TASK INSTRUCTIONS
Output each line of the material exactly as it stands.

━━━━

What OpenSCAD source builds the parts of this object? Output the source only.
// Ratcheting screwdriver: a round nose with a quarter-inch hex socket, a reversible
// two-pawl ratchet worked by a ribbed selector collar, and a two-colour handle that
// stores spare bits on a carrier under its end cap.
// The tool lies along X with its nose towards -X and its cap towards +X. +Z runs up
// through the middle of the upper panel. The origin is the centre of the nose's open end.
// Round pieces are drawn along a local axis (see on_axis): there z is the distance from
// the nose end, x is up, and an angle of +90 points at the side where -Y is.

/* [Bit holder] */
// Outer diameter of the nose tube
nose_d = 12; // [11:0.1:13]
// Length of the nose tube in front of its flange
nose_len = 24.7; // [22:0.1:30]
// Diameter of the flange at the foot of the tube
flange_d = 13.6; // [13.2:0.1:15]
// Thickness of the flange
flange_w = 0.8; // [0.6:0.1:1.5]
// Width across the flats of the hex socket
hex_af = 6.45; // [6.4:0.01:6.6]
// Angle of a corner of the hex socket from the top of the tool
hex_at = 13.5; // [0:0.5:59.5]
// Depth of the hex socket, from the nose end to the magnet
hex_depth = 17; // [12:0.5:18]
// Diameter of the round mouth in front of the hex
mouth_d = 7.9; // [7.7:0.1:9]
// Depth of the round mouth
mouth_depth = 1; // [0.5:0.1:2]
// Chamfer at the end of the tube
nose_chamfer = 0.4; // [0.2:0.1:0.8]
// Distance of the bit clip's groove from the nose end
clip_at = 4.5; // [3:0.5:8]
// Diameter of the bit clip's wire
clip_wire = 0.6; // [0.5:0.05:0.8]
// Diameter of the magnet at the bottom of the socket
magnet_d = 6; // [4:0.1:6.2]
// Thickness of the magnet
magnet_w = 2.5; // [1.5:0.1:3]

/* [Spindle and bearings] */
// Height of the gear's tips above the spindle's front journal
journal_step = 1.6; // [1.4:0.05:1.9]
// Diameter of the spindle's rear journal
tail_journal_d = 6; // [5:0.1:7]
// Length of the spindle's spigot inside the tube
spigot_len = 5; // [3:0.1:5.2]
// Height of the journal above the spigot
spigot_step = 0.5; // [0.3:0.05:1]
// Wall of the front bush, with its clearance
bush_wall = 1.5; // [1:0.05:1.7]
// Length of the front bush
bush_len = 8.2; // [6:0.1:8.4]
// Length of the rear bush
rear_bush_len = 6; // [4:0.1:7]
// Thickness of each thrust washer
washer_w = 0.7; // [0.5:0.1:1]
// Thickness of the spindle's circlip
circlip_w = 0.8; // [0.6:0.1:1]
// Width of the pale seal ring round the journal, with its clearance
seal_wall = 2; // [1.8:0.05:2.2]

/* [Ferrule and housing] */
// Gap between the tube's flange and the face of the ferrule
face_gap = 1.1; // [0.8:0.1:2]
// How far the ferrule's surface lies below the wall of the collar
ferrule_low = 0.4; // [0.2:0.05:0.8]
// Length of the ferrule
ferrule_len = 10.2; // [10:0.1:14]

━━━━

SOLVED EXERCISE
What OpenSCAD source builds the parts of this object? Output the source only.
// Ratcheting screwdriver: a round nose with a quarter-inch hex socket, a reversible
// two-pawl ratchet worked by a ribbed selector collar, and a two-colour handle that
// stores spare bits on a carrier under its end cap.
// The tool lies along X with its nose towards -X and its cap towards +X. +Z runs up
// through the middle of the upper panel. The origin is the centre of the nose's open end.
// Round pieces are drawn along a local axis (see on_axis): there z is the distance from
// the nose end, x is up, and an angle of +90 points at the side where -Y is.

/* [Bit holder] */
// Outer diameter of the nose tube
nose_d = 12; // [11:0.1:13]
// Length of the nose tube in front of its flange
nose_len = 24.7; // [22:0.1:30]
// Diameter of the flange at the foot of the tube
flange_d = 13.6; // [13.2:0.1:15]
// Thickness of the flange
flange_w = 0.8; // [0.6:0.1:1.5]
// Width across the flats of the hex socket
hex_af = 6.45; // [6.4:0.01:6.6]
// Angle of a corner of the hex socket from the top of the tool
hex_at = 13.5; // [0:0.5:59.5]
// Depth of the hex socket, from the nose end to the magnet
hex_depth = 17; // [12:0.5:18]
// Diameter of the round mouth in front of the hex
mouth_d = 7.9; // [7.7:0.1:9]
// Depth of the round mouth
mouth_depth = 1; // [0.5:0.1:2]
// Chamfer at the end of the tube
nose_chamfer = 0.4; // [0.2:0.1:0.8]
// Distance of the bit clip's groove from the nose end
clip_at = 4.5; // [3:0.5:8]
// Diameter of the bit clip's wire
clip_wire = 0.6; // [0.5:0.05:0.8]
// Diameter of the magnet at the bottom of the socket
magnet_d = 6; // [4:0.1:6.2]
// Thickness of the magnet
magnet_w = 2.5; // [1.5:0.1:3]

/* [Spindle and bearings] */
// Height of the gear's tips above the spindle's front journal
journal_step = 1.6; // [1.4:0.05:1.9]
// Diameter of the spindle's rear journal
tail_journal_d = 6; // [5:0.1:7]
// Length of the spindle's spigot inside the tube
spigot_len = 5; // [3:0.1:5.2]
// Height of the journal above the spigot
spigot_step = 0.5; // [0.3:0.05:1]
// Wall of the front bush, with its clearance
bush_wall = 1.5; // [1:0.05:1.7]
// Length of the front bush
bush_len = 8.2; // [6:0.1:8.4]
// Length of the rear bush
rear_bush_len = 6; // [4:0.1:7]
// Thickness of each thrust washer
washer_w = 0.7; // [0.5:0.1:1]
// Thickness of the spindle's circlip
circlip_w = 0.8; // [0.6:0.1:1]
// Width of the pale seal ring round the journal, with its clearance
seal_wall = 2; // [1.8:0.05:2.2]

/* [Ferrule and housing] */
// Gap between the tube's flange and the face of the ferrule
face_gap = 1.1; // [0.8:0.1:2]
// How far the ferrule's surface lies below the wall of the collar
ferrule_low = 0.4; // [0.2:0.05:0.8]
// Length of the ferrule
ferrule_len = 10.2; // [10:0.1:14]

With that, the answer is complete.